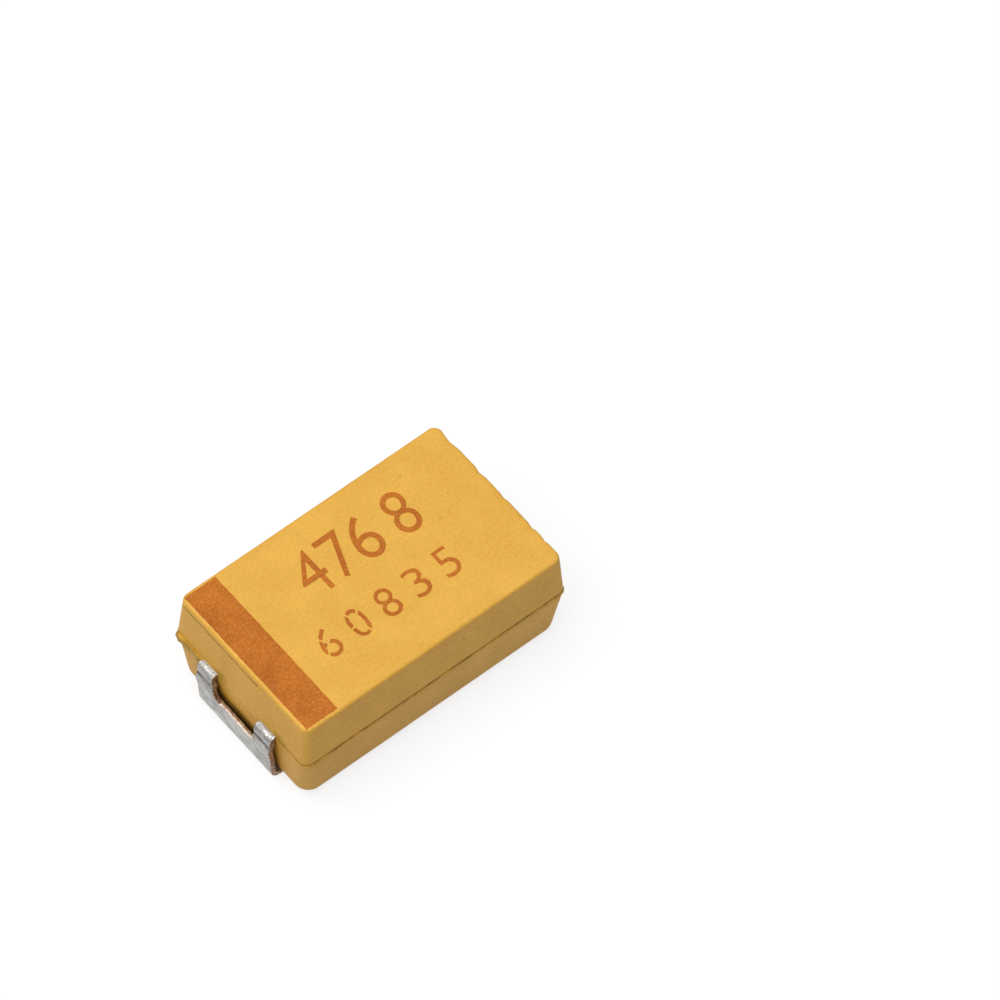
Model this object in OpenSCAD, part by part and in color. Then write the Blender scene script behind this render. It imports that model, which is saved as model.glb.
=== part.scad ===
// Moulded chip tantalum capacitor, EIA case 7343-31.
// Millimetres. +X runs from the anode to the cathode, +Z is up, and z = 0 is the board.

/* [Case] */
// Length of the case at the parting plane
case_l = 6.9; // [6.5:0.05:7.3]
// Width of the case at the parting plane
case_w = 4.3; // [4:0.05:4.6]
// Height of the half above the parting plane
upper_h = 1.28; // [1.16:0.02:1.5]
// Height of the half below the parting plane, down to the ledges over the pads
lower_h = 1.38; // [1.3:0.02:1.7]
// How far the upper walls lean in over their height
upper_inset = 0.08; // [0.04:0.01:0.12]
// How far the lower walls lean in over their height
lower_inset = 0.11; // [0.05:0.01:0.12]
// Radius of the upright corners at the parting plane
corner_r = 0.26; // [0.25:0.01:0.35]
// Radius of the edges round the marked face
top_edge_r = 0.07; // [0.04:0.01:0.1]
// Radius of the edges round the underside
bottom_edge_r = 0.14; // [0.05:0.01:0.15]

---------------

Print, please, the lines from the first line of the material through the line that contains "is the board.", exactly as written and with nothing added.

▸ SOLUTION BELOW
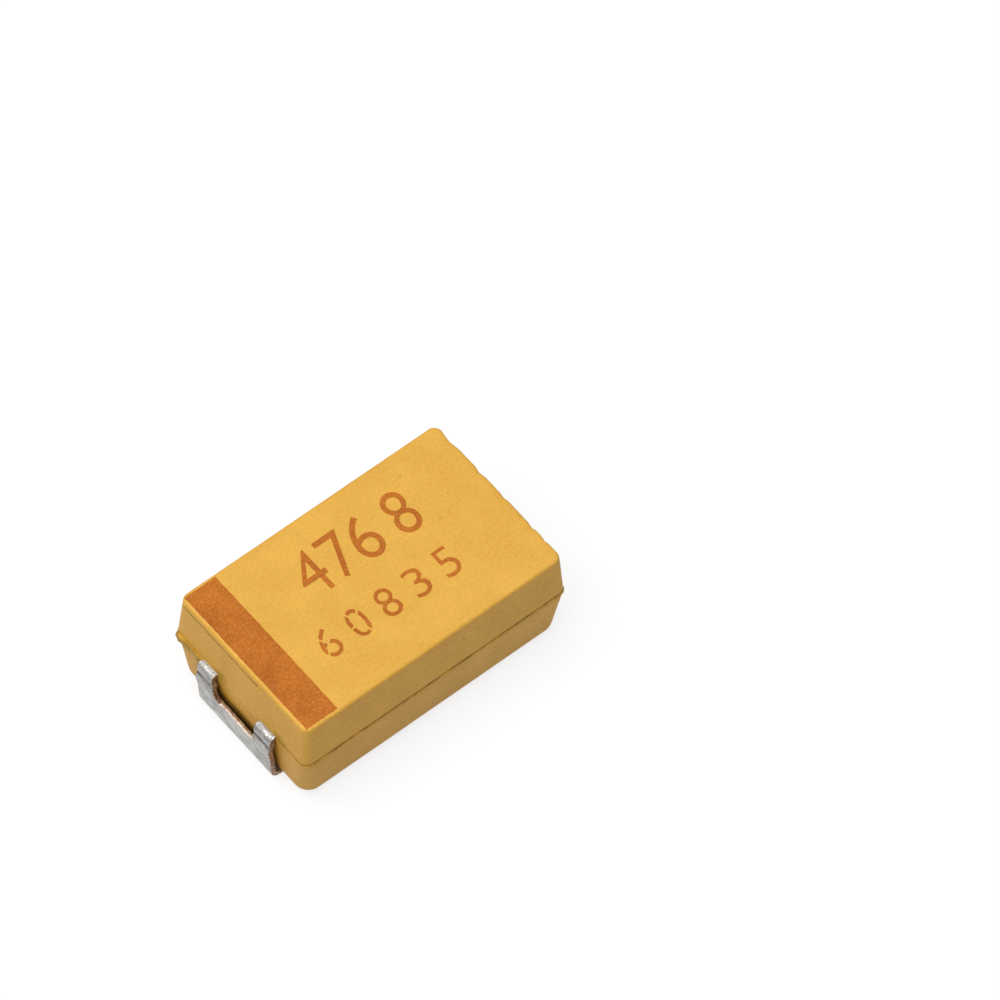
Model this object in OpenSCAD, part by part and in color. Then write the Blender scene script behind this render. It imports that model, which is saved as model.glb.
=== part.scad ===
// Moulded chip tantalum capacitor, EIA case 7343-31.
// Millimetres. +X runs from the anode to the cathode, +Z is up, and z = 0 is the board.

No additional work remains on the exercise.